Vivaldi intend to have the most useful and configurable out-of-the-box browser you can get (just like before Opera 12).
Unlike at Opera, our user opinion has been asked for at almost every level.
We were recently asked if we want a Turbo feature for Vivaldi, and thankfully those that responded used caution, and expressed a desire for a more stable Vivaldi, before we think about a feature that will require more physical resources, will cost Jon a bunch of extra money, and possibly delay the browser development with either more crashes or team restructuring.
The agreement was that it is highly desirable in this age of dongles and data-plans, overcrowded wifi hot-spots, or the idiot in the corner of the café, downloading multiple torrents.
Turbo may become more useful than ever, as we get more mobile and more idiots throw together sloppy websites, so I can see it becoming one of the major features.

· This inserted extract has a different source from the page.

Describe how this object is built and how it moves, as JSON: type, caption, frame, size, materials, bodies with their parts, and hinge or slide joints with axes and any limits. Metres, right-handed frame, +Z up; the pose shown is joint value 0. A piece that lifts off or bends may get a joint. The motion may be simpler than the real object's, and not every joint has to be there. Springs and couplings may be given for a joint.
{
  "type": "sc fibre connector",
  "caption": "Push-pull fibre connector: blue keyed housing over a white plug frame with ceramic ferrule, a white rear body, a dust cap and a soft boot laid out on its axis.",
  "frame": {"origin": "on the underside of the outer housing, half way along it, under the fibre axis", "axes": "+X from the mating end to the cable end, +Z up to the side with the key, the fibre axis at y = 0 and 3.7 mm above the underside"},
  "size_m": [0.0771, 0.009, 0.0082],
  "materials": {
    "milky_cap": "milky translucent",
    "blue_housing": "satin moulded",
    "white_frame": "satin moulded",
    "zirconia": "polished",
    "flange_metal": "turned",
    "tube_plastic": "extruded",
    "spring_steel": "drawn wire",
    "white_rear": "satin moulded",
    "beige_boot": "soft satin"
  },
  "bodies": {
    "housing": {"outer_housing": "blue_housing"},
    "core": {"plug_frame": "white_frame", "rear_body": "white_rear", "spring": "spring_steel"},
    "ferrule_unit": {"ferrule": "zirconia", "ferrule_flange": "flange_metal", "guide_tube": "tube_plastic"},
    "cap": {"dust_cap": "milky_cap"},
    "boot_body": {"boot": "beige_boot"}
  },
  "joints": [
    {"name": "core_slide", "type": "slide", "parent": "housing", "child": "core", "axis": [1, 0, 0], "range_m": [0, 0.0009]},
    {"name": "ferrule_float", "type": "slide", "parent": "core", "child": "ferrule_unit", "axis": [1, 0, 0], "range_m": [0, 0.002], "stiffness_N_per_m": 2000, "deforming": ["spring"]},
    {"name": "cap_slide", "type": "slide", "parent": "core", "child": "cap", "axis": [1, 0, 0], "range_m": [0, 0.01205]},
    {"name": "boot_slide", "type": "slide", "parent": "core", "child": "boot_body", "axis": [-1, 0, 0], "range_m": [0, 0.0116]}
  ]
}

Customisation is in some ways lacking compared to O12, but in other ways already beats.
I like the mix and match of the dark theme with the more advanced speed dial options, though I can't wait for non-flat GUIs when skins become a feature (I feel like designers have gone back to Windows 3.11). Changing to the default chrome GUI is an option, but
In my opinion, if the devs can put a cherry on top of the cake and make a Unite type system, knowing now what they learned from the running and closure of Opera Unite, then Vivaldi could be the complete command centre, and truly be your conduit to and from the digital world.
It would give them a reason to actually have a Vivaldi apps link, and just put a google play icon back on the link to google apps.
i_ri last edited by
hello Niggles and everyone
Already has. i not the first or last to say it.